To reach 3NF, you move the dependent attributes (Department Location) to their own table linked by the determinant (Department). This ensures that non-key fields depend only on the primary key.

Boyce-Codd Normal Form (BCNF)

BCNF is a stricter version of 3NF. It is required when a table has multiple candidate keys or complex composite key scenarios. It ensures that for every dependency X -> Y, X must be a superkey. While rarely needed for standard applications, it is crucial for highly complex data models.

When to Normalize and When Not To

While normalization is essential for data integrity, it is not always the best choice for every scenario.

The Trade-off: Read vs. Write

Highly normalized databases excel at writing data. Updates are fast and accurate. However, reading data often requires joining multiple tables together. These joins can be computationally expensive and slow down queries, especially as data scales.

Denormalization for Performance

In scenarios like Data Warehousing or high-traffic read operations, developers often choose to denormalize. This means intentionally adding redundancy back into the system to speed up read times. The trade-off is increased complexity in maintaining data consistency.

The decision depends on your specific requirements. If your system is read-heavy and speed is critical, you might stop at 3NF and accept some duplication. If your system is transactional and data accuracy is paramount, you should aim for 3NF or BCNF.

Common Misconceptions

Students and junior developers often misunderstand the purpose of normalization. Here are a few common pitfalls.

Misconception 1: Normalization Always Improves Performance

Normalization actually slows down read operations because of the need for joins. It improves write performance and storage efficiency, but read performance requires careful indexing or denormalization strategies.

Misconception 2: You Must Normalize Everything

While 3NF is a good standard, real-world systems often operate at 2NF or 3NF with intentional deviations. Strict adherence to BCNF for every table can lead to an overly fragmented schema that is difficult to query.

Misconception 3: Normalization Solves All Data Issues

Normalization handles structural redundancy. It does not fix data quality issues like typos, incorrect formats, or missing values. Data cleaning must be a separate process.

Step-by-Step Normalization Process

If you are tasked with normalizing a database schema, follow this logical flow.

Step 1: Analyze Requirements

Understand what data needs to be stored and how it is accessed. Identify the primary entities and their relationships.

Step 2: Identify Functional Dependencies

Map out which columns depend on which other columns. Determine which fields can determine the primary key and which depend on non-key fields.

Step 3: Decompose into 1NF

Split any repeating groups and ensure every cell contains a single value. Assign a unique primary key to the table.

Step 4: Decompose into 2NF

Check for partial dependencies. If any non-key column depends on only part of the primary key, move it to a new table.

Step 5: Decompose into 3NF

Check for transitive dependencies. Move any non-key column that depends on another non-key column to its own table.

Real-World Application

Consider an E-commerce platform. The “Orders” table is critical. If you do not normalize the “Product” data inside the “Order” table, a price change for a product would require updating every historical order record. This is inefficient and prone to error.

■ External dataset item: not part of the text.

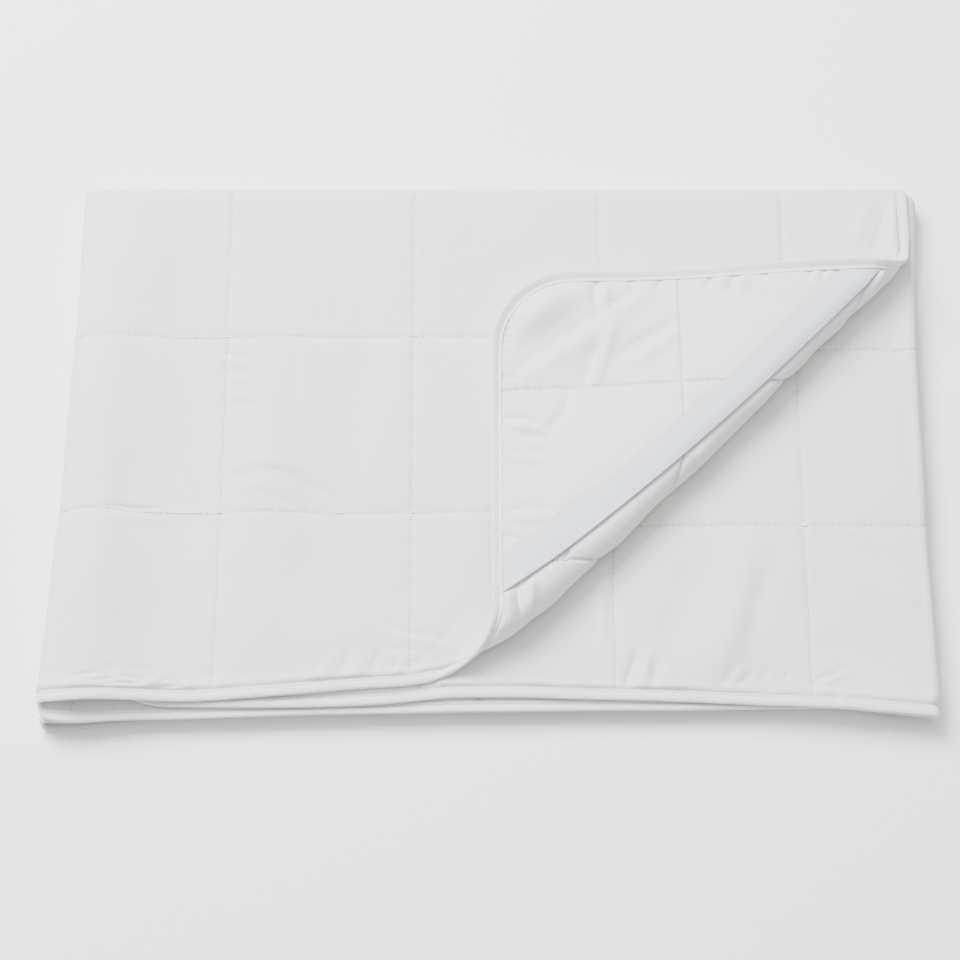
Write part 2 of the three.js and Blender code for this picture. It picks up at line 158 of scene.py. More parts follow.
# %% How the layers wander
LAYERS = ("top", "tucked", "inner", "inner_low", "tucked_low", "bottom")
FrontRow = namedtuple("FrontRow", ("x",) + LAYERS)
FRONT_EDGES = (
    FrontRow(-345, 1, 0, -7, -9.5, -10.5, -14),
    FrontRow(-315, 1, 0, -13, -11.5, -10, -12),
    FrontRow(-280, 3, 1, -9, -7.5, -7, -8),
    FrontRow(-230, 3, 0, -7.5, -5, -3, -3.5),
    FrontRow(-150, 9, 0, -4.5, -1, 0, 1),
    FrontRow(-100, 13.5, 1.5, -3.5, 0, 2, 4),
    FrontRow(-63, 15.5, 4.5, -3, 1, 3, 5),
    FrontRow(-45, 20, 7.5, -2.5, 1.5, 3.5, 5.5),
    FrontRow(-15, 22, 8, -2, 2, 4, 6),
    FrontRow(20, 14, 8, -2, 2, 4, 6),
    FrontRow(60, 5, 6.5, -1, 3, 5, 7),
    FrontRow(130, 5, 5, -1, 3, 5, 7),
    FrontRow(260, 5, -1, 1, 3, 4, 5),
    FrontRow(335, 5, -8, -7.5, -6, -4.5, -2),
)
MIDDLE_SLIDE = dict(zip(LAYERS, (0, -9, -8, -6, -4, 0)))
FRONT_FADE = 130
BACK_FADE = 100

SideRow = namedtuple("SideRow", "y left right")
SIDE_DRIFT = (
    SideRow(0, -11, -2),
    SideRow(50, -9, 0),
    SideRow(160, -3, -1),
    SideRow(250, -1, 0),
    SideRow(345, 1, 2),
    SideRow(420, 0, 9),
)
DRIFT_REACH = 130

Lift = namedtuple("Lift", "x y reach_x reach_y top tucked inner inner_low tucked_low bottom")
LIFTS = (
    Lift(-325, 0, 108, 240, 9.5, 3.5, 0, 0, 0, 0),
    Lift(-330, 0, 90, 200, 5.5, 5.5, 5.5, 5.5, 3, 0),
    Lift(-302, 210, 62, 230, 3.5, 0, 0, 0, 0, 0),
    Lift(-140, 60, 90, 110, 2, 0, 0, 0, 0, 0),
    Lift(-90, 250, 120, 130, 1.5, 0, 0, 0, 0, 0),
    Lift(90, 325, 80, 70, 4, 0, 0, 0, 0, 0),
    Lift(30, 250, 60, 90, 2.5, 0, 0, 0, 0, 0),
    Lift(160, 60, 110, 60, 1.5, 1.5, 0, 0, 0, 0),
    Lift(310, 410, 70, 70, 2, 0.5, 0, 0, 0, 0),
    Lift(-341, 0, 46, 150, -8.5, -2, 1.5, 0, 0, 0),
    Lift(300, 0, 120, 60, 3, 3, 0, 0, 0, 0),
)
print("rows for front edges, sides and lifts:", len(FRONT_EDGES), len(SIDE_DRIFT), len(LIFTS))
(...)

By linking Orders to a separate Products table via a Product ID, the price change happens in one place. The historical records remain linked to the price at the time of purchase through a snapshot or reference logic, preserving accuracy without redundancy.

Similarly, customer addresses should be separated from the orders. If a customer updates their address, the change propagates across all future transactions without requiring bulk updates to past order logs.

The Role of Keys

Keys are the backbone of normalization. Understanding primary, foreign, and candidate keys is essential.

  • Primary Key: Uniquely identifies a row in a table.
  • Foreign Key: A field that links to the primary key of another table, establishing the relationship.
  • Candidate Key: Any column that could theoretically serve as the primary key.
  • Composite Key: A primary key made of two or more columns.

Normalization relies heavily on the correct usage of these keys to maintain relationships. A violation of key constraints often signals a failure to normalize correctly.

Conclusion on Normalization

Understanding what is database normalization is a critical step for any database professional. It is not just a theoretical exercise but a practical necessity for building robust systems.

By following the normal forms, you create a structure that minimizes errors and maximizes efficiency. While there are exceptions where denormalization is useful, the baseline for any relational database should be normalized.

The effort invested in designing a normalized schema pays off in the long run. Maintenance becomes easier, data integrity is preserved, and the system becomes more scalable.

Key Takeaways

  • Normalization eliminates data redundancy and prevents insertion, update, and deletion anomalies.
  • Start with First Normal Form (1NF) to ensure atomic values and unique rows.
  • Apply Second Normal Form (2NF) to remove partial dependencies in composite keys.
  • Use Third Normal Form (3NF) to eliminate transitive dependencies.
  • Normalization improves data integrity but may impact read performance due to joins.
  • Keys (Primary, Foreign, Candidate) are the mechanisms that enforce normalization rules.
  • Denormalization is a valid strategy for specific high-read scenarios like data warehousing.